The convenience that online shopping for drugs allows users and dealers is making the illegal sale of illegal substances much easier, law enforcement officials have said.
Addicts do not need to know a dealer or take the risk of trying to score some drugs on the street — they just need to know a slang term and know how to type it into Craigslist.
“All those barriers that kept a lot of people away from drugs, those have been removed,” said Bill Bodner, former special agent in charge of the Drug Enforcement Administration’s Los Angeles field division. “You can live in Brentwood and get heroin delivered to your house in 20 minutes.”
The Times report stated that users caught selling prohibited items on the site can have their listings taken down and face fines of a whopping $4 per post, but “it’s unclear how that penalty is collected or how frequently people are actually asked to pay.”
The publication even interviewed Craigslist drug dealers under the condition of anonymity, who confirmed that what they were selling were drugs, not cupcakes or building materials.
One San Fernando Valley dealer who spoke with the newspaper offered “funFETti cupcakes w/ fun fet frosting” on the platform, advertising “several delicious batches of cupcakes ready to go, of course the most popular flavor funfetti is always on hand!”
Another dealer said a term used for black tar heroin is “roofing tar.”
“They’re trying to say they have fetty without being too blunt,” the dealer said.
Ads for Christina Aguilera tickets are sometimes selling crystal meth, Shover said.
The singer’s name has been a code word for meth for decades, with a 2005 New York Post article noting it being used on Craigslist.
“One giveaway is the number of ads,” the UCLA researcher said. “If someone is actually selling their blue china plates, they probably haven’t put up 30 ads.
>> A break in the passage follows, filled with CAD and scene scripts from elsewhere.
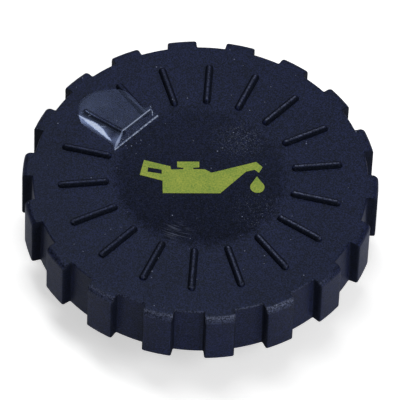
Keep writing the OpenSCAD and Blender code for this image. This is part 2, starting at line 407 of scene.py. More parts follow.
def ear(middle):
    """Grid of one ear: stations along it, and round its section from the root and back.

    Each section runs out along the sloped foot, up the face and in along the top. Its place is
    x = sqrt(r^2 - y^2) at the distance y along the ear, turned to the middle of the ear.
    """
    turn = np.linspace(0, math.pi / 2, 4)
    lower, upper = EAR_R - EAR_EDGE * (1 - np.sin(turn)), EAR_R - EAR_EDGE * (1 - np.cos(turn))
    sides = np.concatenate([[EAR_ROOT_R], lower, upper, [EAR_ROOT_R]])
    foot = EAR_FOOT_Z + EAR_RISE * (sides[:5] - EAR_ROOT_R) / (EAR_R - EAR_ROOT_R)
    foot[1:] += EAR_EDGE * (1 - np.cos(turn))
    y, top = EAR_STATIONS.T[..., None]
    crown = top + np.concatenate([-EAR_EDGE * (1 - np.sin(turn)), [0]])
    z = np.concatenate([np.broadcast_to(foot, (len(y), 5)), crown], axis=1)
    x = np.sqrt(sides**2 - y**2)
    c, s = math.cos(middle), math.sin(middle)
    y = np.broadcast_to(y, x.shape)
    return np.stack([c * x - s * y, s * x + c * y, z], axis=-1)


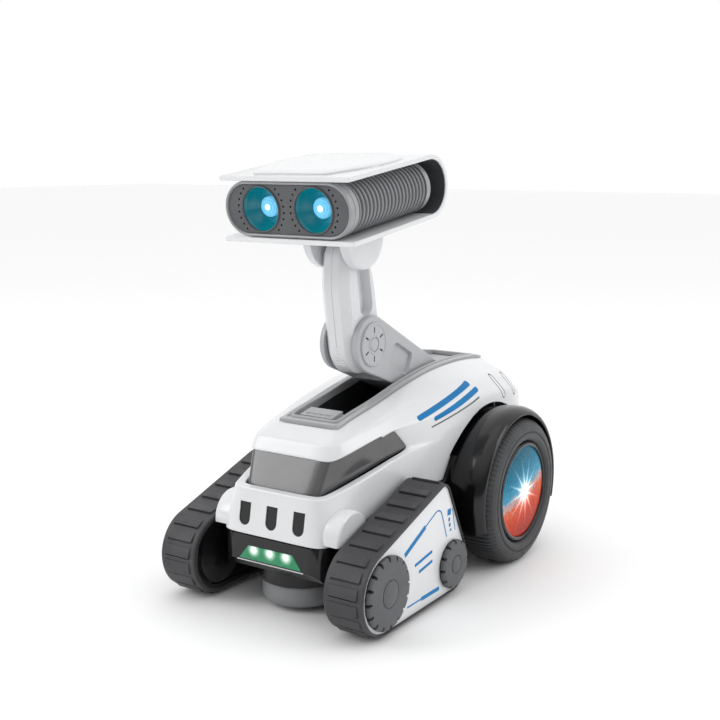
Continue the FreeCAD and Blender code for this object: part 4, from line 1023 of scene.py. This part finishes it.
# Tread bars: each rises to a sharp lower edge with a groove below it.
BAR = [(-2.7, 0.0), (-2.6, 0.3), (2.1, 0.9), (2.3, 0.75), (2.4, -0.5), (2.95, -0.5), (3.05, 0.0)]
SLOPE_BARS, WHEEL_BARS, REST_BARS = 5, 7, 11
STATION_STEP = 1.3
whole_length = sum(run[1] for run in RUNS)
wheel_length, top_length, slope_length = (RUNS[index][1] for index in (0, 4, 5))
bars = [whole_length - slope_length * (0.10 + 0.19 * index) for index in range(SLOPE_BARS)]
bars += [POD[0][2] * math.radians(15 + 22.0 * index) for index in range(WHEEL_BARS)]
rest_from = wheel_length + 6.0
rest_to = whole_length - slope_length - top_length
bars += [rest_from + (rest_to - rest_from - 4.0) * index / (REST_BARS - 1)
         for index in range(REST_BARS)]
bars.append(whole_length - slope_length - top_length * 0.42)
stations = [(centre + step, rise) for centre in sorted(bars) for step, rise in BAR]
taken = [place for place, rise in stations]
steps = int(whole_length / STATION_STEP)
for index in range(steps):
    place = index * whole_length / steps
    if all(not centre - 2.9 < place < centre + 3.25 for centre in bars):
        stations.append((place, 0.0))
    elif all(abs(place - other) > 0.45 for other in taken):
        centre = min(bars, key=lambda bar: abs(bar - place))
        stations.append((place, 0.3 + 0.6 * (place - centre + 2.6) / 4.7))
stations.sort()
# Across the belt: place along X, rise, and how much of a bar's rise is added
ACROSS = [(38.0, -1.1, 0), (38.2, -0.45, 0), (38.8, 0.0, 0), (41.0, 0.0, 0), (41.15, 0.0, 1),
          (56.3, 0.0, 1), (56.45, 0.0, 0), (58.7, 0.0, 0), (59.2, -0.4, 0), (59.4, -1.0, 0)]
for word, side in SIDES:
    rings = []
    for place, rise in stations:
        ring = [(side * x, *belt_place(place, base + rise * share)) for x, base, share in ACROSS]
        ring += [(side * x, *belt_place(place, -inset))
                 for x, inset in ((BELT_OUT, EDGE_THICK), (REBATE, EDGE_THICK),
                                  (REBATE, BELT_THICK), (BELT_IN, BELT_THICK))]
        rings.append(ring)
    make(f"belt_{word}", *closed_loft(rings), "belt_rubber", "chassis", (f"track_belt_{word}",),
         28)
    plate = sheer(pod_line, ((56.4, 2.3), (57.45, 2.3), (57.45, 1.2), (58.3, 1.2), (58.5, 1.3),
                             (58.6, 1.55)), side)
    make(f"plate_{word}", *plate, "shell_white", "chassis", (f"track_plate_{word}",), 30)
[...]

Another tell is concert tickets for a concert that isn’t happening.”
The quick-and-easy purchase of drugs on Craigslist has led to fast-tracked overdose deaths in California, the Times reported.
Tobin Oliver Wood of Costa Mesa was sentenced to more than five years in federal prison in 2022 for selling fake oxycodone pills known as “roxys” with a listing advertising “Roxy board shorts,” leading to the 2018 fentanyl overdose of a 32-year-old San Clemente man.
Andrew Madi of Hollywood was also sentenced in 2022 to more than ten years in prison after selling fentanyl that led to a fatal overdose under an ad for “roofing tar.”
The fact that Americans, especially Californians, are buying drugs with street terms blatantly referencing Chinese-imported drugs is a testament to the importance of Breitbart News Senior Contributor Peter Schweizer’s book, Blood Money: Why the Powerful Turn a Blind Eye While China Kills Americans.
The New York Times bestselling author revealed in his newest book that California Gov. Gavin Newsom (D) has had links to Chinese organized crime through his connections to known triad members and that President Joe Biden refuses to hold China accountable for its role in the fentanyl crisis because of his family’s “financial entanglements.”
“Specifically, there’s a Chinese gang called UBG that’s widely credited with setting up the Sinaloa Cartel in Mexico and making them the kings of fentanyl,” Schweizer said in a March Fox News interview.
“The leader of that gang is a guy named Chang An-lo who goes by the name White Wolf. It was White Wolf’s business with [a] partner who wired a $5 million if interest-free, forgivable loan to the Biden family,” the investigative journalist told anchor Maria Bartiromo. “And it was specifically designated not just for Hunter, for the family. So does Joe Biden want to have a conversation about these tough issues? Does he want to hold China to account? Absolutely not, and I’m convinced it’s because of these financial entanglements.”